I'll look at Vox's post and maybe run my ideas by him.

Did you see the recent piece about "Sam Harris Believes in God"? http://www.newsweek.com/2010/10/18/atheist-sam-harris-steps-into-the-light.html

Best,

Crude said...

Oh sure, you weren't proposing the exact same idea. But it sounded similar, and I was surprised (and amused) that it was something you noticed independently. It sounds rather apt to me, and certainly fits many of my experiences with the usual flock.

I didn't see the Harris piece. Interesting! I know Harris is something of an outlier among the New Atheists, since he talks a lot about 'spirituality' and has some strong eastern leanings. Honestly, I admit I don't think much of him - he seems petty and bumbling, and (irony of ironies) egotistical. And his war on 'religion' seems vastly more to be a war on 'any religion that isn't Sam Harris''. For a supposed buddhist, he doesn't strike me as being very self-reflective at all. (Then again, if you don't think you have a self anyway...)

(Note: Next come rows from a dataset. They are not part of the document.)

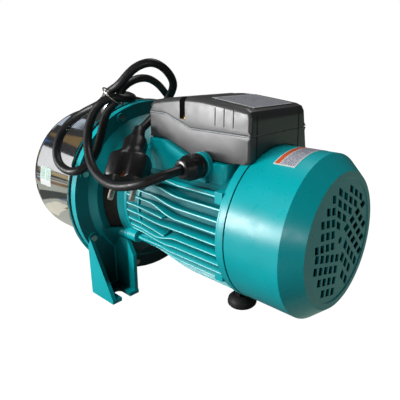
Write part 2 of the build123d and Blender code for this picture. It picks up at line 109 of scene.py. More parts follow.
# One smooth curve led by its control points, round, with the given radius in metres
def cordCurve(name, lead, radius):
    curve = bpy.data.curves.new(name, "CURVE")
    curve.dimensions = "3D"
    curve.resolution_u = 10
    curve.bevel_depth = 1.0         # metres; the radius of each point scales it down
    curve.bevel_resolution = 6
    curve.use_fill_caps = True
    spline = curve.splines.new("NURBS")
    spline.points.add(len(lead["route"]) - 1)
    for point, place in zip(spline.points, lead["route"]):
        point.co = (*at(*place), 1.0)
        point.radius = radius
    spline.order_u = 3
    spline.use_endpoint_u = True
    piece = bpy.data.objects.new(name, curve)
    bpy.context.collection.objects.link(piece)
    return piece


flexCord = cordCurve("flexCord", cordLead, cordLead["diameter"] / 2 * mm)
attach(flexCord, "pump")
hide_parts("power_cord")
print("cord laid")


# --- Materials -------------------------------------------------------------------
# A hex colour as it is written for screens, turned into the linear values that shaders use
def linear(hexColour):
    values = [int(hexColour[i:i + 2], 16) / 255 for i in (1, 3, 5)]
    return [v / 12.92 if v <= 0.04045 else ((v + 0.055) / 1.055) ** 2.4 for v in values] + [1.0]


# Adds a node with its settings, and links: inputs are values, or sockets of other nodes
def addNode(tree, kind, inputs=None, **settings):
    node = tree.nodes.new(kind)
    for key, value in settings.items():
        setattr(node, key, value)
    for key, value in (inputs or {}).items():
        if isinstance(value, bpy.types.NodeSocket):
            tree.links.new(value, node.inputs[key])
        else:
            node.inputs[key].default_value = value
    return node


def newMaterial(name):
    material = bpy.data.materials.new(name)
    material.use_nodes = True
    tree = material.node_tree
    shader = tree.nodes["Principled BSDF"]
    place = addNode(tree, "ShaderNodeTexCoord").outputs["Object"]
    return material, tree, shader, place


# A noise of blobs of a real size in mm; stretch makes them longer along an axis
def noiseOf(tree, place, size, detail=4.0, stretch=(1, 1, 1)):
    scaled = addNode(tree, "ShaderNodeMapping", {"Vector": place, "Scale": [1 / s for s in stretch]})
    return addNode(tree, "ShaderNodeTexNoise", {
        "Vector": scaled.outputs["Vector"], "Scale": 1 / (size * mm), "Detail": detail,
    }).outputs["Fac"]


# The noise value spread between two numbers
def spread(tree, value, low, high):
    return addNode(tree, "ShaderNodeMapRange", {
        "Value": value, "From Min": 0.3, "From Max": 0.7, "To Min": low, "To Max": high,
    }).outputs["Result"]


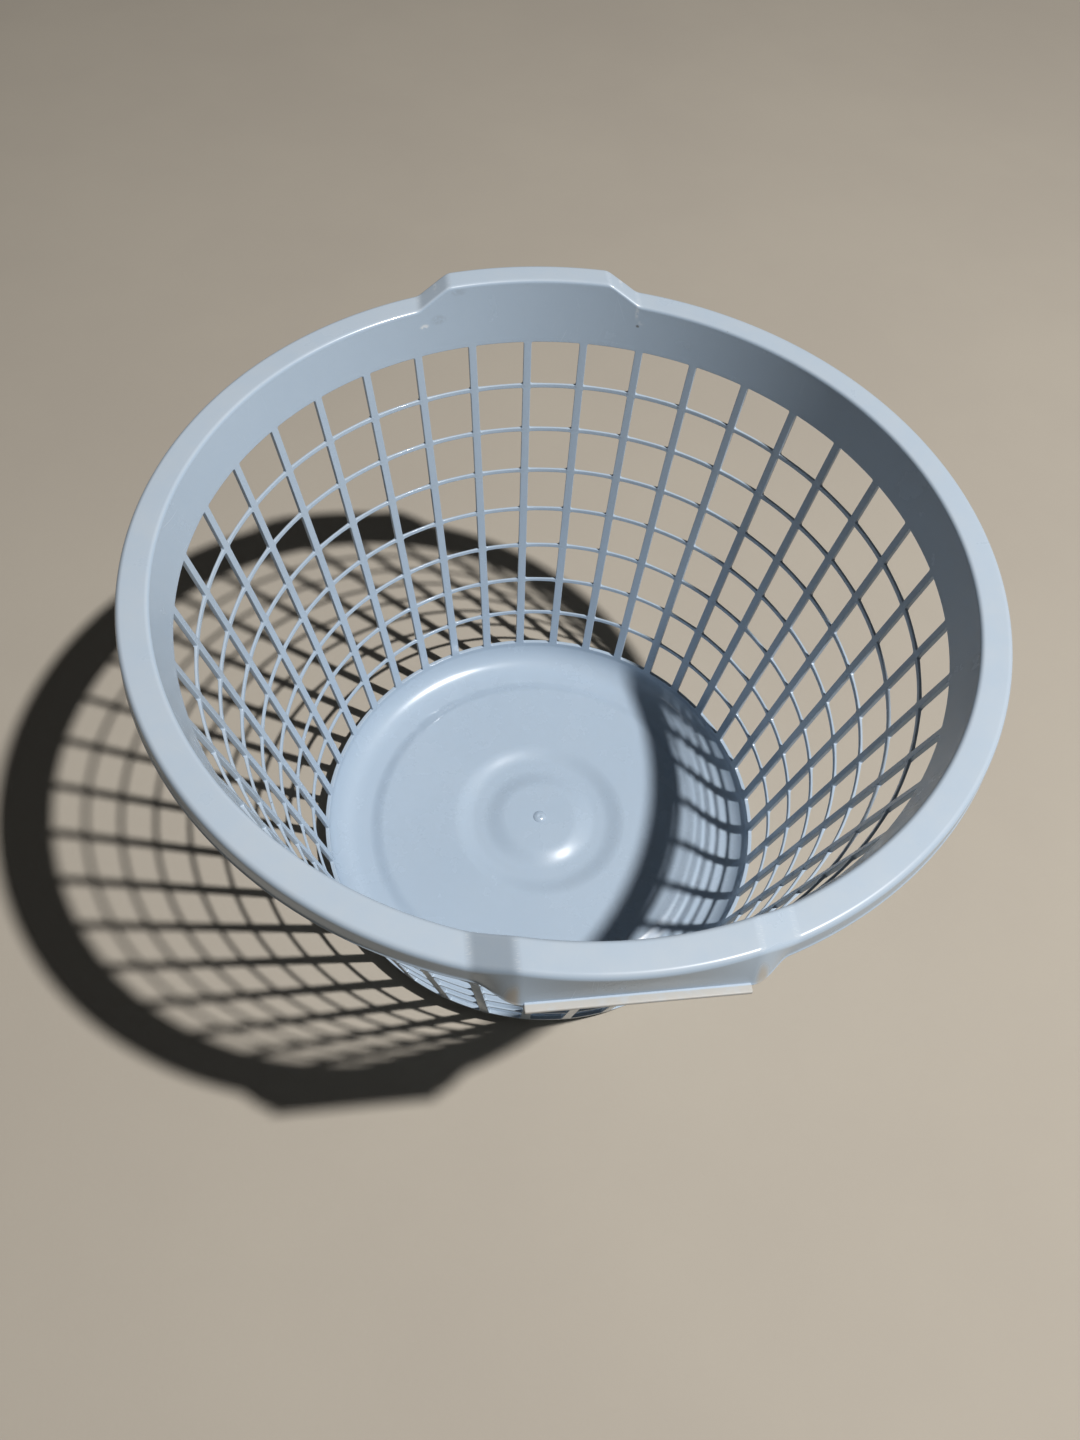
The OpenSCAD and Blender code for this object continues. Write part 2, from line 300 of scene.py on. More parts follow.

Though that fits into a theme of my own: There's less atheists than we think out there, I say. Scratch an atheist, and many times you'll find a pagan, a deist or some kind of 'loose' theist. And I have a feeling if most people came across Aquinas' (and other orthodox Christians') idea of "God" - as pure Act, as the Logos - they'd mistakenly brand it as 'impersonal force'.

Back to the 'Bearded Man in the Sky' problem.

Crude said...

A couple other thoughts on the Newsweek article.

* If 'the atheist community' wasn't already upset enough with Harris for being a moral realist, I'm betting that him writing a book praising spirituality - especially if it gets too obviously religious - will be met with cries of 'Harris has abandoned the Gnu cause!' and so on.

* I enjoy the idea that only the 'progressively religious' believe that, say.. "God is love". Not like you'd find that in the bible itself. Not right at 1 John 4:8, certainly. You won't find God as the Word either, nor the Logos, nor the light, etc.

* Harris says that God is the wrong word to describe his beliefs because it 'shields' the wrong people. Again I say, it sounds more like Harris has a problem with anyone who believes in a religion other than his, not with 'religion' full stop. And this article has me wondering if Harris does, in fact, believe in God - even a transcendent God, a platonic good or Brahman or some kind of ground of being and so on. But he doesn't want to call it that because religious people are supposed to be over THERE and he's over here and he can't really have anything in common with them can he?